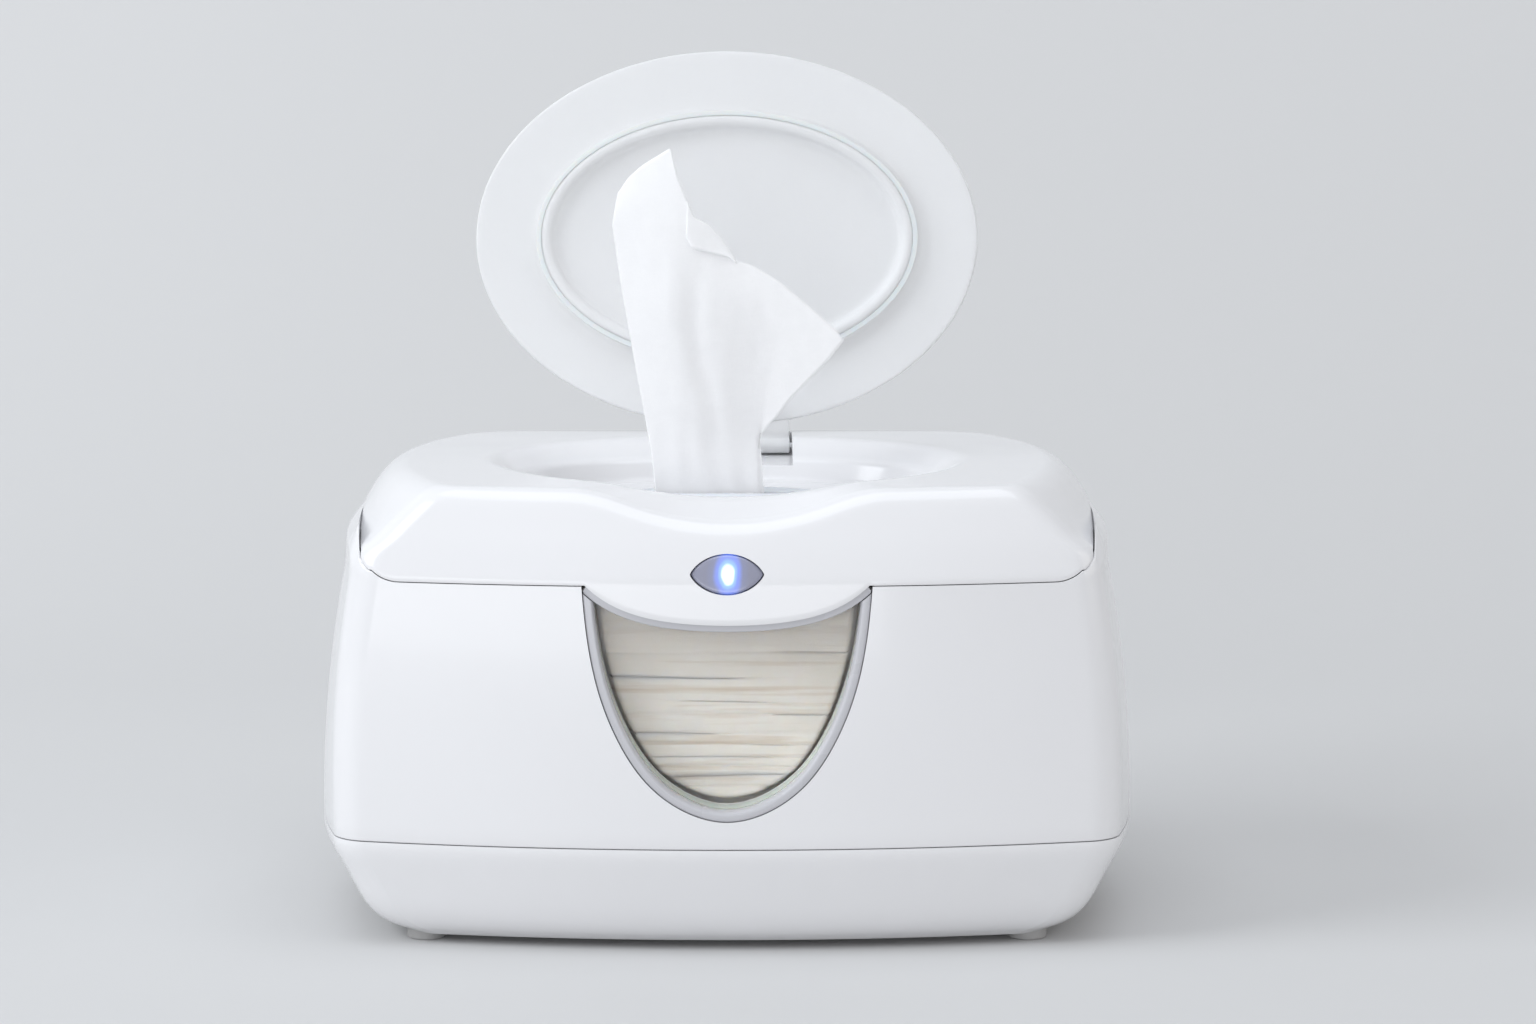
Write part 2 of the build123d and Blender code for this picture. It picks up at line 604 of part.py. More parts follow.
def lead(points, bend):
    """A wire along straight runs joined by tangent arcs of radius bend."""
    path = FilletPolyline(*points, radius=bend)
    start = Plane(origin=points[0], z_dir=Vector(*points[1]) - Vector(*points[0]))
    return sweep(start * Circle(WIRE), path=path)


def power_leads():
    """Two leads from the inlet round the heater to the board, one above the other."""
    wires = []
    for k in (0, 1):
        x, reach, landing = 2.0 - 4.0 * k, 60.0 + 2.2 * k, 22.0 + 3.0 * k
        z = 124.9 + 2.2 * k
        points = [(x, 71.9, z - 0.3), (x, 64, z), (reach, 36, z), (reach, -40, z)]
        points += [(landing, -62, z + 0.6), (landing, BOARD_SOLDER_Y, z + 0.6)]
        wires.append(lead(points, 6.0))
    return wires


def heater_leads():
    """Two leads from the board down through the liner to the heating film."""
    z, bay = 127.0, -58.0
    wires = []
    for k, (x, y) in enumerate(LEAD_EXITS):
        start = -20.0 - 3.0 * k
        points = [(start, BOARD_SOLDER_Y, z), (start, -62, z), (bay, -44, z)]
        if y > 0:
            points.append((bay, 20, z))
        points += [(x, y, z), (x, y, LINER_Z[0] + 0.05)]
        wires.append(lead(points, 4.0))
    return wires


# ---- flip lid: drawn shut, then turned up to its open stop -------------------------------------
def opened(shape):
    y, z = LID_AXIS
    return Pos(0, y, z) * Rot(-LID_OPEN, 0, 0) * Pos(0, -y, -z) * shape


def flip_lid():
    low, top = LID_UNDER_Z, LID_UNDER_Z + LID_THICK
    plate = oval_prism(LID_HALF, low, top, LID_Y)
    plate = fillet(plate.edges(), 0.7)
    ring = oval_prism(PLUG_RING, PLUG_Z, low + 0.2, LID_Y)
    ring = ring - oval_prism(PLUG_RING, PLUG_Z - 1, low + 1, LID_Y, -PLUG_WIDTH)
    y, z = LID_AXIS
    web = [(y - 14, low), (y - 14, top), (y - 1.2, top), (y + 2.4, z + 1.0), (y - 2.4, z), (y - 2.4, low)]
    side = Face(Wire(Polyline(*[(-TAB_HALF, a, b) for a, b in web], close=True)))
    tab = extrude(side, 2 * TAB_HALF, dir=(1, 0, 0))
    barrel = cross_rod(-TAB_HALF, TAB_HALF, y, z, KNUCKLE)
    lid = plate + ring + tab + barrel - cross_rod(-40, 40, y, z, LID_PIN + RUNNING)
    return opened(lid)


def lid_seal():
    low = LID_UNDER_Z - 3.4
    ring = oval_prism(PLUG_RING, low, low + 2.0, LID_Y, 1.6)
    return opened(ring - oval_prism(PLUG_RING, low - 1, low + 3, LID_Y))


def lid_pin():
    return cross_rod(-26.8, 26.8, *LID_AXIS, LID_PIN)


# ---- light button ------------------------------------------------------------------------------
def light_button():
    lens = along_y(lens_face(), -92, -81.4) - block(-20, 20, -82.4, -80, 100, 119)
    lean = radians(15)
    dome, top = 62.0, (-87.3, BUTTON_Z)
    centre = (0, top[0] + dome * cos(lean), top[1] - dome * sin(lean))
    lens = lens & Pos(*centre) * Sphere(dome)
    rim = along_y(lens_face(1.6), -81.4, -80.4) & block(-20, 20, -90, -70, 119.0, 140)
    pipe = Pos(0, -79.5, LED_Z) * Rot(90, 0, 0) * Cylinder(2.2, 2.2)
    x, z = SWITCH_AT
    tip = BOARD_Y - 4.7 - BUTTON_TRAVEL - 0.1
    finger = block(x - 1.4, x + 1.4, -80.8, tip, z - 1.4, z + 1.4)
    return lens + rim + pipe + finger


# ---- popped-up wipe ----------------------------------------------------------------------------
WIPE_OUTLINE = [(-24.5, 124), (-24.8, 142), (-27.5, 157), (-31, 177), (-37.5, 225), (-35, 236), (-18.6, 249),
                (-13, 233), (-3, 221), (3, 212), (12, 210), (24, 202), (38.4, 186), (24, 169), (15.5, 162),
                (11, 153), (13.3, 141), (13.3, 124)]


def wipe_tip():
    """The wipe that stands in the slit: its front view, thin at the slit and thicker where it billows."""
    front = Face(Wire(Polyline(*[(x, 0, z) for x, z in WIPE_OUTLINE], close=True)))
    slabs = [(120, 1.6), (139.5, 1.8), (160, 7.0), (200, 11.0), (252, 6.0)]  # height, half thickness
    faces = [Pos(0, SLIT_Y, z) * Rectangle(100, 2 * half) for z, half in slabs]
    return along_y(front, -40, 40) & loft(faces, ruled=True)


NODES = {
    "base_tray": base_tray,
    "feet": feet,
    "base_screws": base_screws,
    "housing": housing,
    "window_bezel": window_bezel,
    "window_pane": window_pane,
    "window_seal": window_seal,
    "tub": tub,
    "wipe_stack": wipe_stack,
    "cover_hinge_pins": cover_pins,
    "cover_shell": cover_shell,
    "cover_liner": cover_liner,
    "cover_gasket": cover_gasket,
    "liner_screws": liner_screws,
    "heater_plate": heater_plate,
    "heater_film": heater_film,
    "insulation_pad": insulation_pad,
    "thermostat": thermostat,
    "control_board": control_board,
    "tact_switch": tact_switch,
    "status_led": status_led,
    "dc_jack": dc_jack,
    "dc_jack_pin": jack_pin,
    "power_leads": power_leads,
    "heater_leads": heater_leads,
    "wipe_orifice": wipe_orifice,
    "wipe_tip": wipe_tip,
    "lid_hinge_pin": lid_pin,
    "flip_lid": flip_lid,
    "lid_seal": lid_seal,
    "light_button": light_button,
}

os.makedirs("parts", exist_ok=True)
for name, make in NODES.items():
    shape = make()
    if isinstance(shape, list):
        shape = Compound(children=shape)
    shape.label = name
    export_step(shape, f"parts/{name}.step")
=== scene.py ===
# %% [markdown]
# # A wipe warmer, dressed for the camera
# The moulded parts, hinges and heater come ready made as solids, each in its real place.
# This lesson gives them their finish: glossy white shells, a frosted flip lid, a lit button
# and soft damp wipes. The frame is loaded first, and nothing in it is ever moved.

# %% The frame
from contextlib import contextmanager
from math import asin, atan2, cos, hypot, pi, radians, sin, sqrt, tan

import bmesh
import bpy
import numpy as np
from mathutils import Matrix, Vector


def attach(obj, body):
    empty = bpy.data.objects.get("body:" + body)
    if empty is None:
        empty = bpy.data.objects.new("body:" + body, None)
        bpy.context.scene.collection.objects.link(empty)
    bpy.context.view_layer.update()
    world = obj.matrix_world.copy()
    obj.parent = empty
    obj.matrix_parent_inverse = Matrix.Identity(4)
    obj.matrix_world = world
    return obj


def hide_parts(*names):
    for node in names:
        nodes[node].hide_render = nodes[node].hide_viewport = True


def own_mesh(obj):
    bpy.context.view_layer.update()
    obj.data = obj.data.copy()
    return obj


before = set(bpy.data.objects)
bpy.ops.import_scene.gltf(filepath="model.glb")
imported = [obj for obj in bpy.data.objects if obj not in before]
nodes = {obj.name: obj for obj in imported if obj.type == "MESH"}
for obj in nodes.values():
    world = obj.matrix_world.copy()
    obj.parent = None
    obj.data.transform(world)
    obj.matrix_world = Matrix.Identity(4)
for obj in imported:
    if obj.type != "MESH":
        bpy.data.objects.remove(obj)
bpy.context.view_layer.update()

MM = 0.001                      # every length below is in millimetres until a mesh is made

# %% [markdown]
# ## Camera and stage
# A long lens, a step back and slightly above the box, keeps its sides nearly parallel.
# The sensor is slid a little sideways, so that the box stands left of the middle. Turning the
# camera would do that too, but then the front would be seen at a slant.

# %% Camera
LOOK_DOWN = 7.64                # degrees below the horizon
camera_data = bpy.data.cameras.new("camera")
camera_data.sensor_width, camera_data.lens = 36.0, 107.76
camera_data.shift_x = 0.0267
camera_data.clip_end = 20.0
camera = bpy.data.objects.new("camera", camera_data)
camera.location = (0.0, -1.5, 0.330)
camera.rotation_euler = (radians(90 - LOOK_DOWN), 0.0, 0.0)
bpy.context.scene.collection.objects.link(camera)
bpy.context.scene.camera = camera


# %% Material helpers
def new_material(name):
    """An empty node material with its Principled shader, ready to be wired."""
    material = bpy.data.materials.new(name)
    material.use_nodes = True
    shader = material.node_tree.nodes["Principled BSDF"]
    return material, material.node_tree, shader


def set_inputs(tree, node, inputs):
    """Each input is a plain value, or a socket to link it to."""
    for key, value in inputs.items():
        if isinstance(value, bpy.types.NodeSocket):
            tree.links.new(value, node.inputs[key])
        else:
            node.inputs[key].default_value = value


def wire(tree, kind, inputs=None, **settings):
    """Adds a node, with its inputs and settings."""
    node = tree.nodes.new("ShaderNode" + kind)
    for key, value in settings.items():
        setattr(node, key, value)
    set_inputs(tree, node, inputs or {})
    return node


def mix_surface(tree, share, first, second):
    """The whole surface goes over from the first shader to the second one."""
    mixed = wire(tree, "MixShader", {0: share, 1: first.outputs[0], 2: second.outputs[0]})
    set_inputs(tree, tree.nodes["Material Output"], {"Surface": mixed.outputs[0]})


def plain_stage(name, colour, roughness):
    """Plain paper, seen only from its front, so that it never hides the box from a camera behind it."""
    material, tree, shader = new_material(name)
    set_inputs(tree, shader, {"Base Color": (*colour, 1), "Roughness": roughness})
    behind = wire(tree, "NewGeometry").outputs["Backfacing"]
    mix_surface(tree, behind, shader, wire(tree, "BsdfTransparent"))
    return material


# %% Floor, backdrop and lights
def stage_sheet():
    """One sheet of pale paper: flat under the box, swept up into a wall behind it."""
    half, front, back, bend, top = 6.0, -3.0, 0.42, 0.8, 4.0
    profile = [(front, 0.0), (back, 0.0)]
    profile += [(back + bend * sin(a), bend * (1 - cos(a))) for a in np.linspace(0, pi / 2, 17)[1:]]
    profile.append((back + bend, top))
    mesh = bpy.data.meshes.new("stage")
    verts = [(s * half, y, z) for y, z in profile for s in (-1, 1)]
    faces = [(2 * i, 2 * i + 1, 2 * i + 3, 2 * i + 2) for i in range(len(profile) - 1)]
    mesh.from_pydata(verts, [], faces)
    mesh.shade_smooth()
    floor = bpy.data.objects.new("stage", mesh)
    bpy.context.scene.collection.objects.link(floor)
    mesh.materials.append(plain_stage("stage_paper", (0.62, 0.62, 0.618), 0.8))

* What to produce
Print the lines from the line containing "for name, make" to the line containing "obj.data.transform(world)", both ends included, exactly and with nothing added.

* Written answer
for name, make in NODES.items():
    shape = make()
    if isinstance(shape, list):
        shape = Compound(children=shape)
    shape.label = name
    export_step(shape, f"parts/{name}.step")
=== scene.py ===
# %% [markdown]
# # A wipe warmer, dressed for the camera
# The moulded parts, hinges and heater come ready made as solids, each in its real place.
# This lesson gives them their finish: glossy white shells, a frosted flip lid, a lit button
# and soft damp wipes. The frame is loaded first, and nothing in it is ever moved.

# %% The frame
from contextlib import contextmanager
from math import asin, atan2, cos, hypot, pi, radians, sin, sqrt, tan

import bmesh
import bpy
import numpy as np
from mathutils import Matrix, Vector


def attach(obj, body):
    empty = bpy.data.objects.get("body:" + body)
    if empty is None:
        empty = bpy.data.objects.new("body:" + body, None)
        bpy.context.scene.collection.objects.link(empty)
    bpy.context.view_layer.update()
    world = obj.matrix_world.copy()
    obj.parent = empty
    obj.matrix_parent_inverse = Matrix.Identity(4)
    obj.matrix_world = world
    return obj


def hide_parts(*names):
    for node in names:
        nodes[node].hide_render = nodes[node].hide_viewport = True


def own_mesh(obj):
    bpy.context.view_layer.update()
    obj.data = obj.data.copy()
    return obj


before = set(bpy.data.objects)
bpy.ops.import_scene.gltf(filepath="model.glb")
imported = [obj for obj in bpy.data.objects if obj not in before]
nodes = {obj.name: obj for obj in imported if obj.type == "MESH"}
for obj in nodes.values():
    world = obj.matrix_world.copy()
    obj.parent = None
    obj.data.transform(world)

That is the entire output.